**Goal**: In the material below, find every line with "that" and pull it out.

**Data shown**:

....................

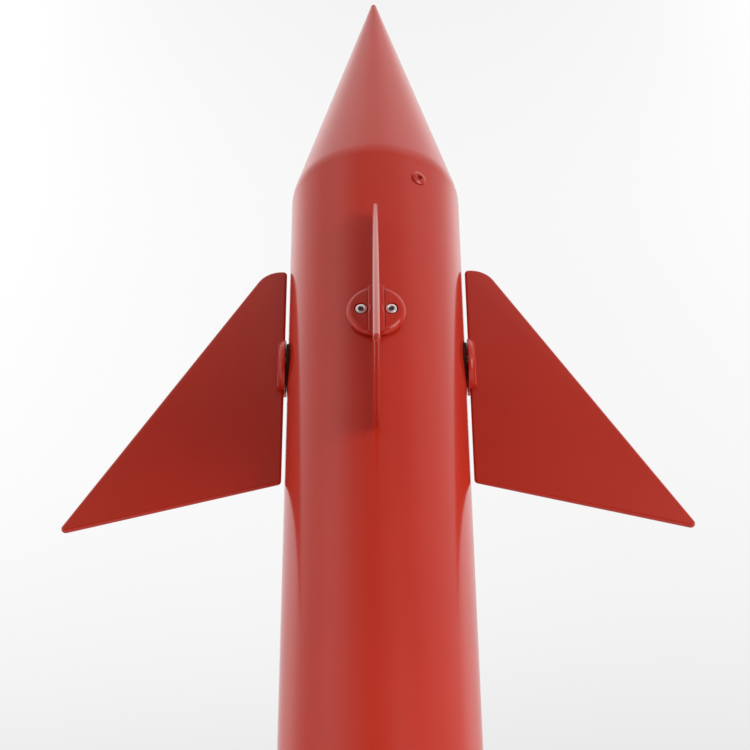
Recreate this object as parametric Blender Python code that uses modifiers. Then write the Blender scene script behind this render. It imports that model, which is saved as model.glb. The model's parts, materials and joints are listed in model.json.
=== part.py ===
"""Tin space rocket with four pivoting fins.

A rolled steel tube carries a spun nose cone, a weighted base and four fins.  Each fin is
brazed into a round hub.  Two socket screws hold the hub on a spindle, which turns in a bush
that goes through the tube's wall.  The origin is the middle of the base, and +Z is up.
"""

import math

import bmesh
import bpy
from mathutils import Matrix, Vector

MM = 0.001
GAP = 0.3 * MM                       # space left between neighbouring pieces

# Body tube, nose and base, as radii and heights
TUBE_RADIUS = 42.5 * MM
SHEET = 1.2 * MM
FOOT_HEIGHT = 3.0 * MM
SEAM_HEIGHT = 439.5 * MM
SHOULDER_HEIGHT = 444.1 * MM
NOSE_HALF_ANGLE = math.radians(15.6)
SHOULDER_RADIUS = 28.0 * MM
TIP_RADIUS = 1.5 * MM
TIP_CORE_RADIUS = 4.0 * MM
COLLAR_TOP = 442.9 * MM
COLLAR_BOTTOM = 416.0 * MM
TUBE_STEPS = 48

# Fin pivots
PIVOT_HEIGHT = 340.0 * MM
FIN_DIRECTIONS = {"front": -90.0, "right": 0.0, "rear": 90.0, "left": 180.0}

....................

**Worked solution**:
Recreate this object as parametric Blender Python code that uses modifiers. Then write the Blender scene script behind this render. It imports that model, which is saved as model.glb. The model's parts, materials and joints are listed in model.json.
that goes through the tube's wall.  The origin is the middle of the base, and +Z is up.